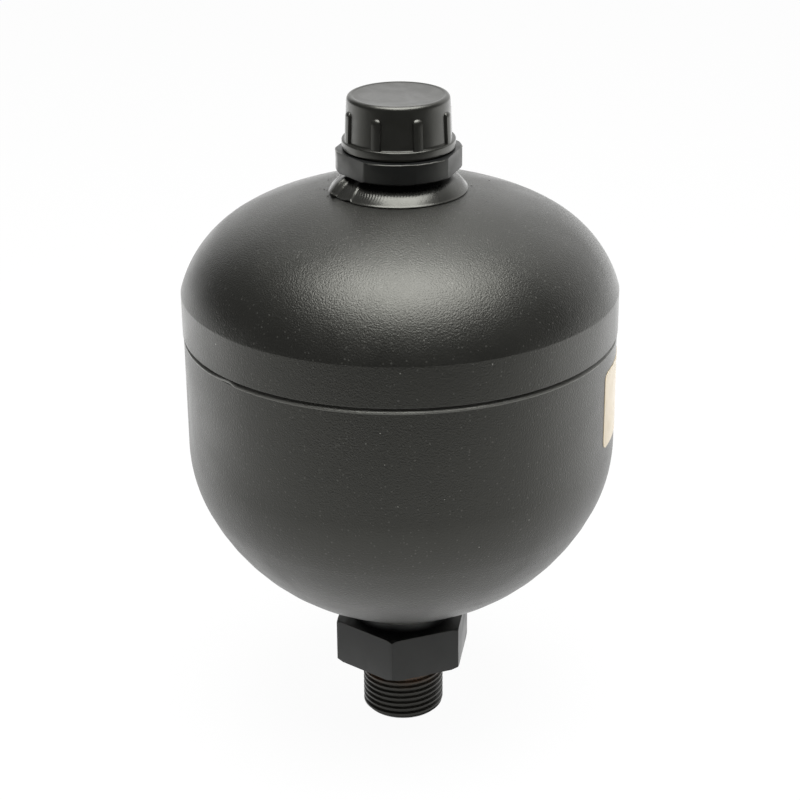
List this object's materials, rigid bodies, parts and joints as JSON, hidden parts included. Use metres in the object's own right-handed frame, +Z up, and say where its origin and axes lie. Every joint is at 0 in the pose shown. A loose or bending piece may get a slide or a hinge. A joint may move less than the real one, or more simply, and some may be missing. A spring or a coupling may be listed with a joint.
{
  "type": "diaphragm accumulator",
  "caption": "Round black steel pressure vessel welded at its waist, with a threaded hexagon port below and a ribbed screw cap on a hexagon collar above.",
  "frame": {"origin": "centre of the end face of the threaded fluid stub, the lowest point of the part", "axes": "+Z up along the vessel's axis, from the fluid port to the gas cap; +X towards the side that carries the label"},
  "size_m": [0.138, 0.138, 0.2139],
  "materials": {
    "shell_paint": "satin black paint with a fine orange peel",
    "fitting_paint": "thin satin black paint over turned steel",
    "weld_paint": "painted weld bead with fine ripples",
    "bare_steel": "machined",
    "zinc_steel": "zinc plated",
    "nitrile_rubber": "matt moulded",
    "cap_plastic": "fine spark-eroded texture",
    "label_foil": "bare beige film"
  },
  "bodies": {
    "vessel": {"upper_shell": "shell_paint", "lower_shell": "shell_paint", "girth_weld": "weld_paint", "support_ring": "bare_steel", "clamp_ring": "bare_steel", "diaphragm": "nitrile_rubber", "fluid_port": "fitting_paint", "fluid_port_weld": "weld_paint", "gas_boss": "fitting_paint", "gas_boss_weld": "weld_paint", "charging_screw": "zinc_steel", "charging_screw_seal": "nitrile_rubber", "data_label": "label_foil"},
    "button": {"closing_button": "bare_steel", "button_washer": "zinc_steel"},
    "cap_gasket": {"cap_seal": "nitrile_rubber"},
    "cap": {"protective_cap": "cap_plastic"}
  },
  "joints": [
    {"name": "button_rise", "type": "slide", "parent": "vessel", "child": "button", "axis": [0, 0, 1], "range_m": [0, 0.118], "deforming": ["diaphragm"]},
    {"name": "cap_lift", "type": "slide", "parent": "vessel", "child": "cap_gasket", "axis": [0, 0, 1], "range_m": [0, 0.0136]},
    {"name": "cap_turn", "type": "hinge", "parent": "cap_gasket", "child": "cap", "pos_m": [0, 0, 0.2], "axis": [0, 0, 1], "range_deg": [0, 3240]}
  ],
  "couplings": [
    {"joint": "cap_lift", "follows": "cap_turn", "m_per_rad": 0.00023873}
  ]
}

Your goal:
Write down every line of the data exactly as it appears above.

Output for this exercise:
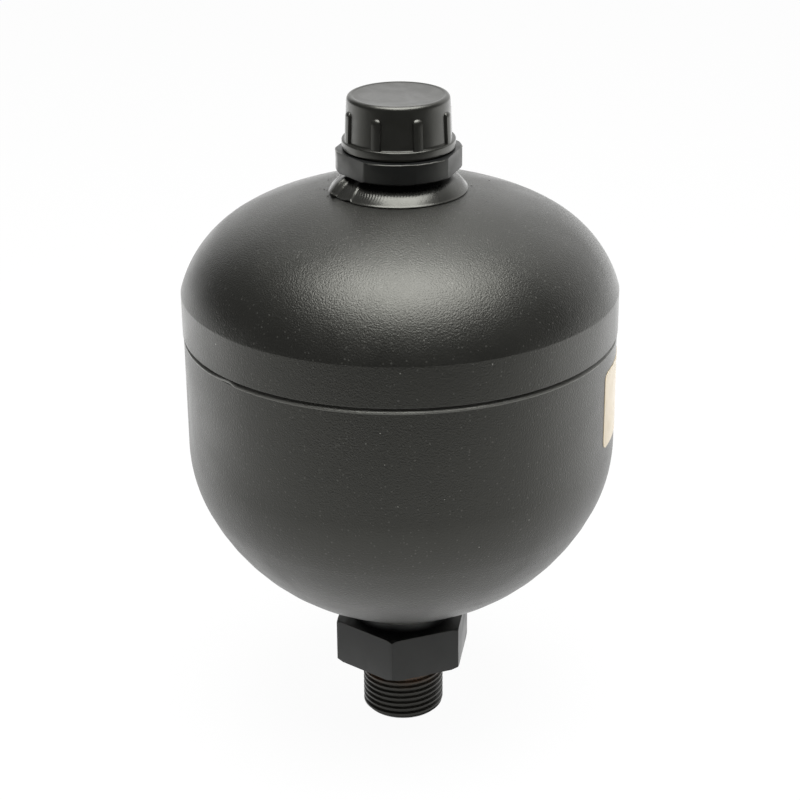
List this object's materials, rigid bodies, parts and joints as JSON, hidden parts included. Use metres in the object's own right-handed frame, +Z up, and say where its origin and axes lie. Every joint is at 0 in the pose shown. A loose or bending piece may get a slide or a hinge. A joint may move less than the real one, or more simply, and some may be missing. A spring or a coupling may be listed with a joint.
{
  "type": "diaphragm accumulator",
  "caption": "Round black steel pressure vessel welded at its waist, with a threaded hexagon port below and a ribbed screw cap on a hexagon collar above.",
  "frame": {"origin": "centre of the end face of the threaded fluid stub, the lowest point of the part", "axes": "+Z up along the vessel's axis, from the fluid port to the gas cap; +X towards the side that carries the label"},
  "size_m": [0.138, 0.138, 0.2139],
  "materials": {
    "shell_paint": "satin black paint with a fine orange peel",
    "fitting_paint": "thin satin black paint over turned steel",
    "weld_paint": "painted weld bead with fine ripples",
    "bare_steel": "machined",
    "zinc_steel": "zinc plated",
    "nitrile_rubber": "matt moulded",
    "cap_plastic": "fine spark-eroded texture",
    "label_foil": "bare beige film"
  },
  "bodies": {
    "vessel": {"upper_shell": "shell_paint", "lower_shell": "shell_paint", "girth_weld": "weld_paint", "support_ring": "bare_steel", "clamp_ring": "bare_steel", "diaphragm": "nitrile_rubber", "fluid_port": "fitting_paint", "fluid_port_weld": "weld_paint", "gas_boss": "fitting_paint", "gas_boss_weld": "weld_paint", "charging_screw": "zinc_steel", "charging_screw_seal": "nitrile_rubber", "data_label": "label_foil"},
    "button": {"closing_button": "bare_steel", "button_washer": "zinc_steel"},
    "cap_gasket": {"cap_seal": "nitrile_rubber"},
    "cap": {"protective_cap": "cap_plastic"}
  },
  "joints": [
    {"name": "button_rise", "type": "slide", "parent": "vessel", "child": "button", "axis": [0, 0, 1], "range_m": [0, 0.118], "deforming": ["diaphragm"]},
    {"name": "cap_lift", "type": "slide", "parent": "vessel", "child": "cap_gasket", "axis": [0, 0, 1], "range_m": [0, 0.0136]},
    {"name": "cap_turn", "type": "hinge", "parent": "cap_gasket", "child": "cap", "pos_m": [0, 0, 0.2], "axis": [0, 0, 1], "range_deg": [0, 3240]}
  ],
  "couplings": [
    {"joint": "cap_lift", "follows": "cap_turn", "m_per_rad": 0.00023873}
  ]
}